Migration may not happen

It’s a long-held assumption that climate change will drive mass migration into Europe.

Many have suggested climate change was one cause of the Syrian civil war, from which thousands fled to Europe, triggering one of the deepest crises in the EU’s history. But that connection is heavily disputed.

As scientists look more closely at the factors driving migration, they remain uncertain that climate change would spark a rush for safety in the EU. In its draft, the IPCC is inconclusive.

“That is not saying that it’s not possible,” said Otto, but the reasons that people move or stay home are extremely difficult to run through scientific models. How do you compare the power of kinship ties with the willingness to gamble everything for a better life?

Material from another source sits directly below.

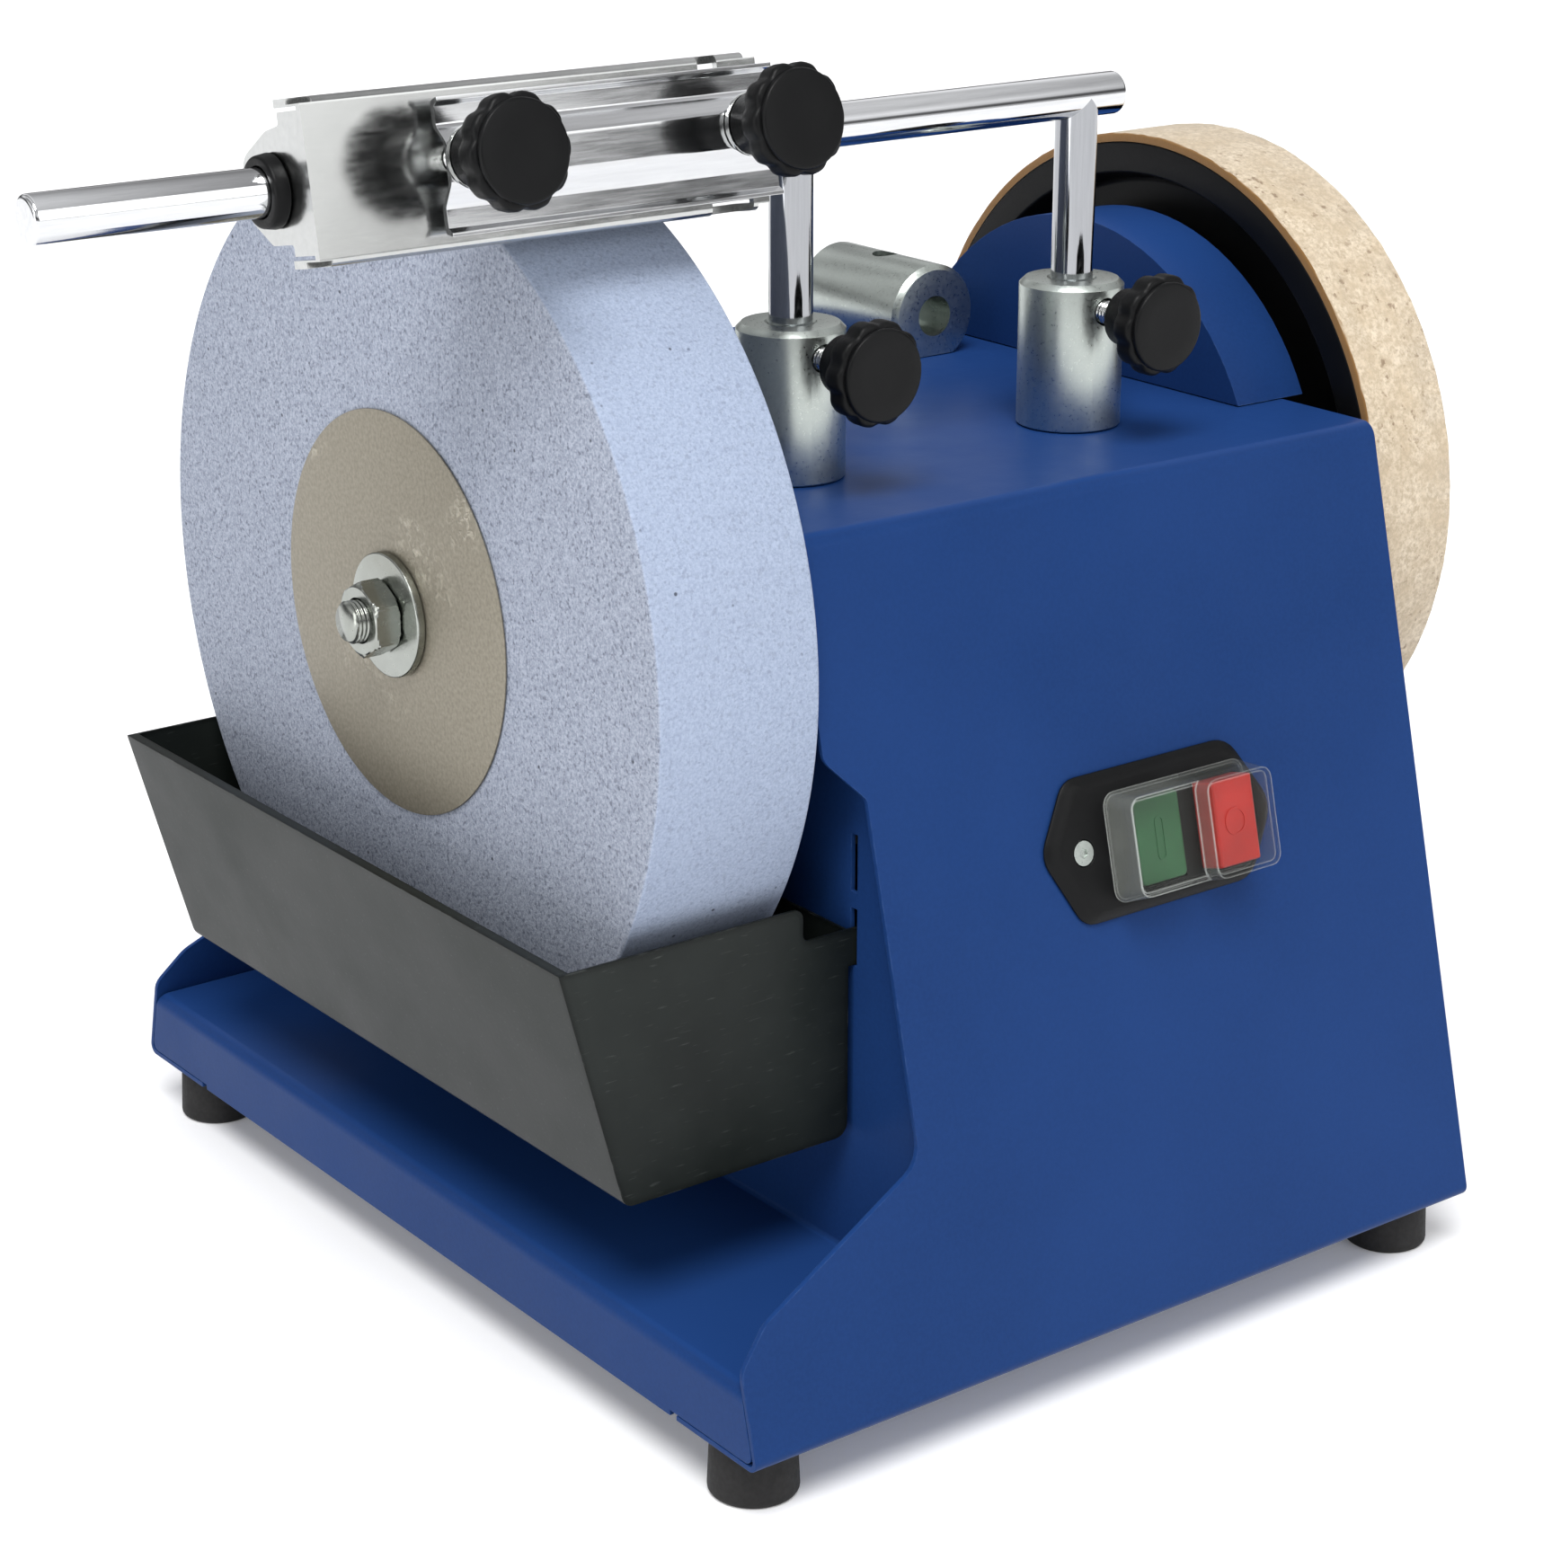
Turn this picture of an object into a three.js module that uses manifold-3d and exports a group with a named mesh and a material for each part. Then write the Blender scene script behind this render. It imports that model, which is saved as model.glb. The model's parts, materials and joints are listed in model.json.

A review of scientific literature by a group of Austrian scientists found “climate change will not systematically generate mass migration from Africa to Europe and other continents.”

One of the elements the researchers considered was the means to migrate. They concluded that people will only attempt the desperate and dangerous crossings if they have a certain level of resources. No matter how badly they are affected, those who are too poor will be unable to seek sanctuary in Europe.

Arctic nightmares

Europeans have for too long ignored the catastrophe unfolding to their north, says Johan Rockström, director of the Potsdam Institute for Climate Impact Research. The Arctic is warming faster than anywhere else — up to 3 degrees, as opposed to the global average of roughly 1.25 degrees. 

“What this shows is that ground zero … is really in the Arctic, that’s where things are changing fastest,” said Rockström. 

That could have huge and hard-to-understand effects on Europe’s weather. 

First, there’s growing fear about the warming and melting of Arctic sea ice and the ice sheets of Greenland that are slowing down the jet stream — a high altitude current of air that circles the North Pole. That in turn creates great wobbles that block the movement of weather patterns across the planet leading to what Rockström calls “extreme lock ins” of hot and cold air. It could mean more of the extended heat waves and cold snaps that are increasingly familiar to Europeans.

“We do not know this for certain,” said Rockström. “But there’s a number of scientific papers now out there.”

Even less certain but more frightening is what could happen to the Gulf Stream, the current bringing warm water from the Gulf of Mexico to European shores. What scientists refer to as the “North Atlantic warming hole” is a patch of the world that is actually getting cooler. That’s caused by cold, fresh water sluicing off Greenland and it is slowing the conveyer that keeps Europe from freezing. The Gulf Stream “is what makes it possible to have — basically — modern civilizations in Scandinavia,” said Rockström. 

It’s not clear if that portends disaster.

“No science is suggesting that the Gulf Stream would stop,” said Rockström. If it did it would plunge Europe into a mini ice age, even as the rest of the world continued to heat up. But we don’t know if the slowdown has implications for Europe’s weather in the near term. “I think the jury’s still out there.”